Immerhin: Durch die internationale Unterstützung gibt es langsam erste kleine Anzeichen für eine Verbesserung der wirtschaftlichen Lage. Zugleich jedoch muss sich die afghanische Regierung um Infrastrukturmaßnahmen kümmern, die ebenfalls viel Geld verschlingen dürften.

Das Spektrum dieses Vorhaben erstreckt sich vom Straßen- und Brückenbau über die Instandsetzung traditioneller Bewässerungsanlagen bis hin zur Förderung der Landwirtschaft.

Wiederaufbau-Minister Farhang gibt sich optimistisch, dass die internationale Gemeinschaft das Entwicklungskonzept der afghanischen Regierung unterstützen werde.
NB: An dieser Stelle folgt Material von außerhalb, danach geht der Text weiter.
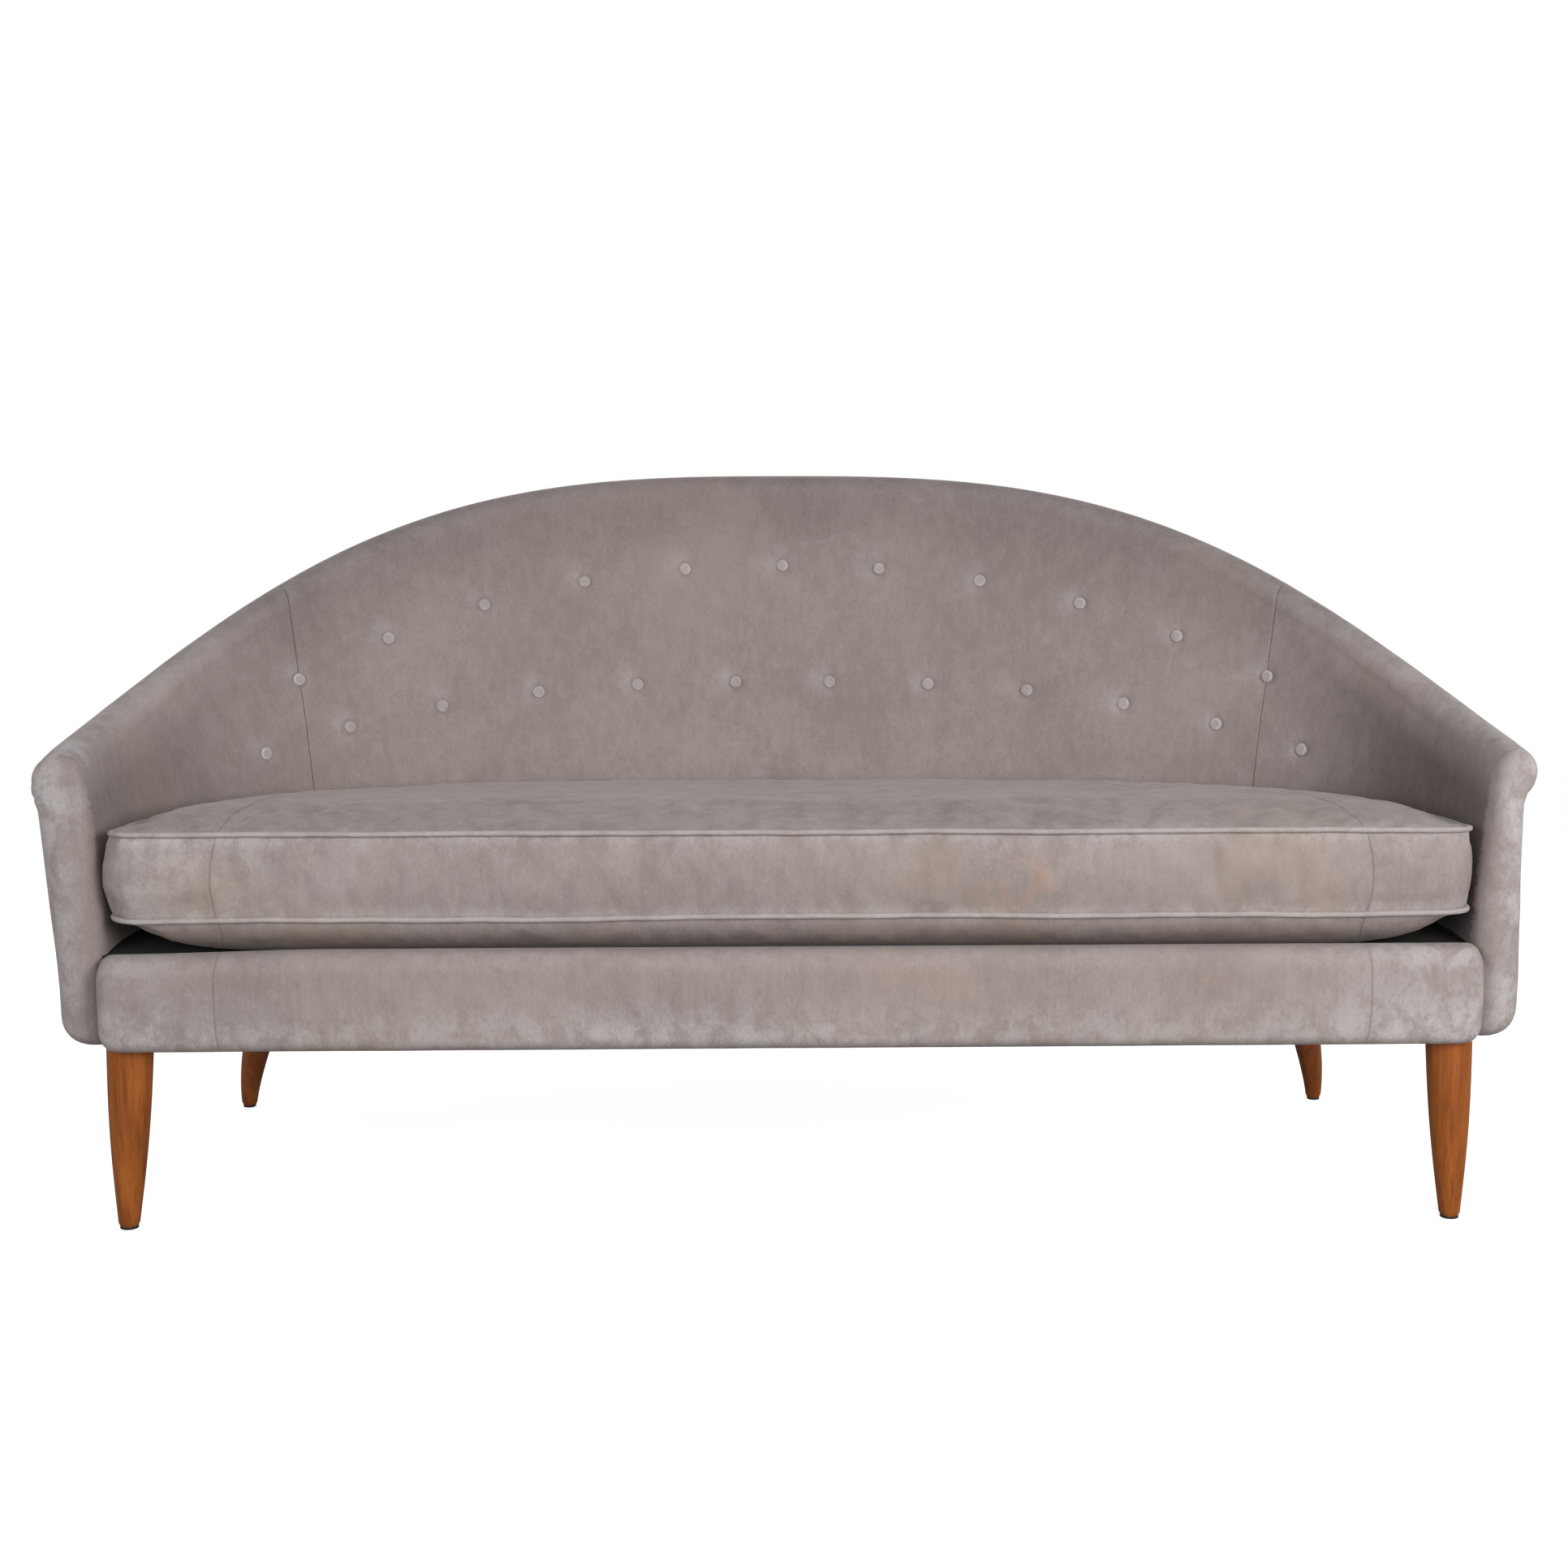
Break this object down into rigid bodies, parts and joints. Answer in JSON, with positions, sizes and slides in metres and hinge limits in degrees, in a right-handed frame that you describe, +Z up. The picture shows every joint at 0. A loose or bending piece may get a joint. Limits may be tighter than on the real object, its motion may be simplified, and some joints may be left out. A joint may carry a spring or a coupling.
{
  "type": "settee",
  "caption": "Upholstered settee with an arched, buttoned back sweeping into low rolled arms, a loose piped seat cushion, a padded front roll and tapered wooden legs.",
  "frame": {"origin": "on the floor under the middle of the settee", "axes": "+X to the right as seen from the front, +Y to the back, +Z up; left and right in names are as seen from the front"},
  "size_m": [1.7234, 0.7219, 0.833],
  "materials": {
    "velvet": "short pile velvet, mauve grey, with a mottled nap and rubbed highlights",
    "beech": "amber stained and clear lacquered",
    "raw_beech": "bare, planed",
    "jute": "plain woven jute",
    "padding": "felted fibre",
    "steel": "bright steel",
    "glide_steel": "dull dark steel",
    "dust_cloth": "black woven cotton",
    "zip_tape": "woven tape with a closed coil"
  },
  "bodies": {
    "settee_frame": {"front_rail": "raw_beech", "seat_rail_back": "raw_beech", "seat_rail_left": "raw_beech", "seat_rail_right": "raw_beech", "seat_stretchers": "raw_beech", "front_corner_blocks": "raw_beech", "rear_corner_blocks": "raw_beech", "back_uprights": "raw_beech", "corner_uprights": "raw_beech", "arm_post_left": "raw_beech", "arm_post_right": "raw_beech", "back_top_rail": "raw_beech", "arm_top_rail_left": "raw_beech", "arm_top_rail_right": "raw_beech", "seat_webbing_long": "jute", "seat_webbing_cross": "jute", "seat_hessian": "jute", "seat_felt": "padding", "deck_cover": "dust_cloth", "back_webbing": "jute", "back_hessian": "jute", "back_pad": "padding", "arm_pad_left": "padding", "arm_pad_right": "padding", "outside_wadding": "padding", "front_roll_pad": "padding", "inside_back_cover": "velvet", "inside_arm_cover_left": "velvet", "inside_arm_cover_right": "velvet", "outside_back_cover": "velvet", "outside_arm_cover_left": "velvet", "outside_arm_cover_right": "velvet", "front_roll_cover": "velvet", "dust_cover": "dust_cloth", "dust_cover_tacks": "steel", "tufting_buttons": "velvet", "tufting_twines": "jute", "twine_toggles": "raw_beech", "front_leg_left": "beech", "front_leg_right": "beech", "rear_leg_left": "beech", "rear_leg_right": "beech", "leg_plates": "steel", "leg_bolts": "steel", "leg_glides": "glide_steel"},
    "seat_cushion": {"cushion_core": "padding", "cushion_top_panel": "velvet", "cushion_bottom_panel": "velvet", "cushion_border": "velvet", "cushion_top_piping": "velvet", "cushion_bottom_piping": "velvet", "cushion_zip": "zip_tape"}
  },
  "joints": [
    {"name": "cushion_lift", "type": "slide", "parent": "settee_frame", "child": "seat_cushion", "axis": [0, 0, 1], "range_m": [0, 0.55]}
  ]
}
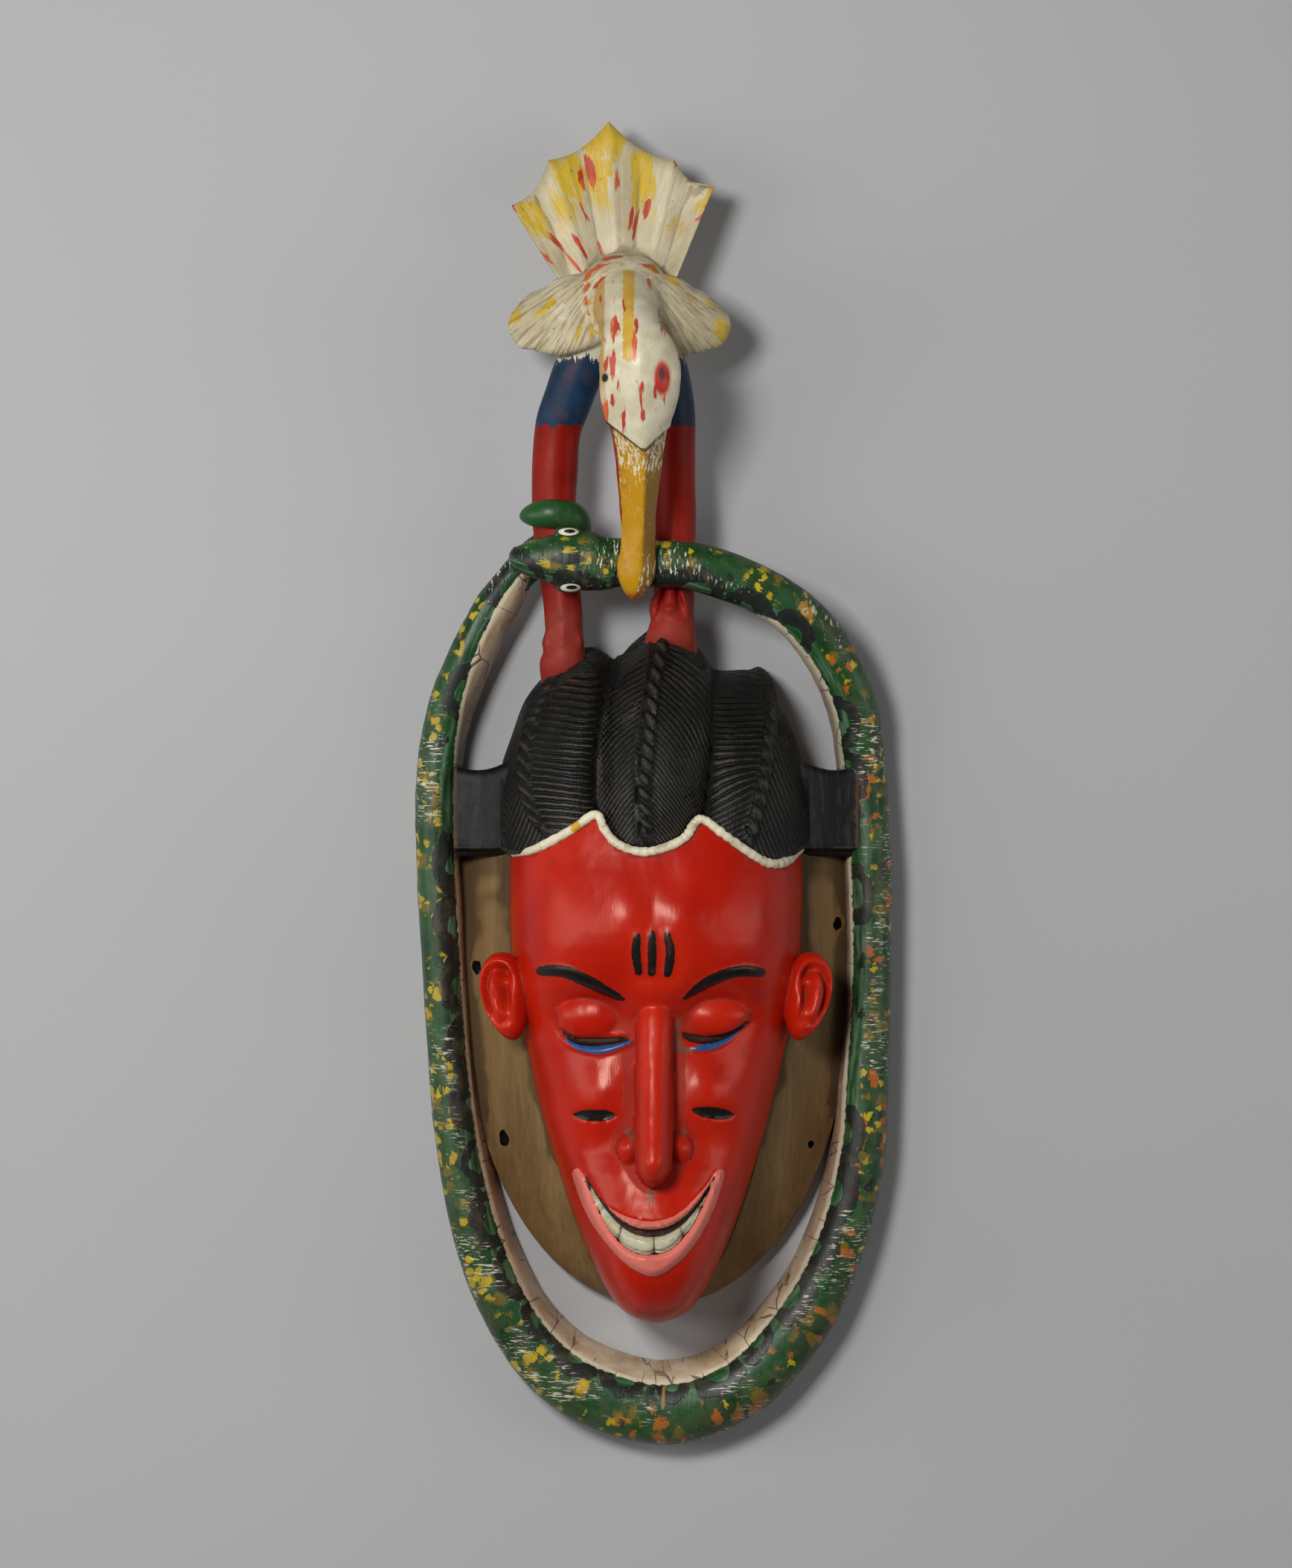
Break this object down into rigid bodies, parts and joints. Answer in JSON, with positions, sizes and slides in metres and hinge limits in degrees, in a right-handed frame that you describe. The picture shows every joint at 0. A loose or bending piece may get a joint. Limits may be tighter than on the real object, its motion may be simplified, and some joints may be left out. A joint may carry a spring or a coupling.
{
  "type": "zaouli mask",
  "caption": "Carved and painted wooden face mask with rolled hair, a wide lacing collar, a snake ringing it and a long-beaked bird standing on top.",
  "frame": {"origin": "on the surface that the mask lies on, under the middle of its bounding box", "axes": "+Z out of the face, away from the surface it lies on; +Y from the chin towards the bird; +X to the viewer's right"},
  "size_m": [0.2692, 0.7452, 0.138],
  "materials": {
    "painted_wood": "glossy enamel paint over carved wood, bare on the collar"
  },
  "bodies": {
    "root": {"carved_mask": "painted_wood"}
  },
  "joints": []
}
Der wirtschaftliche Aufbau sei schließlich ein unverzichtbarer Bestandteil bei der Schaffung von Sicherheit und Stabilität, die sein Land dringend benötige:

"Wir wollen eine umfassende und angemessene Wiederaufbauarbeit leisten. Deswegen tragen wir unsere Erwartungen vor und weisen auch auf die internationalen Verpflichtungen hin. Ich bin sicher, dass wir auf der Berliner Konferenz letzten Endes einen Kompromiss finden werden", so Farhang.

Afghanistans Regierung selbst hat allerdings inzwischen die hohen finanziellen Erwartungen an die Geberländer deutlich relativiert. Finanzminister Ashraf Ghani signalisierte, dass er als Kompromiss auch mit 60 Prozent der geforderten Finanzmittel leben könne.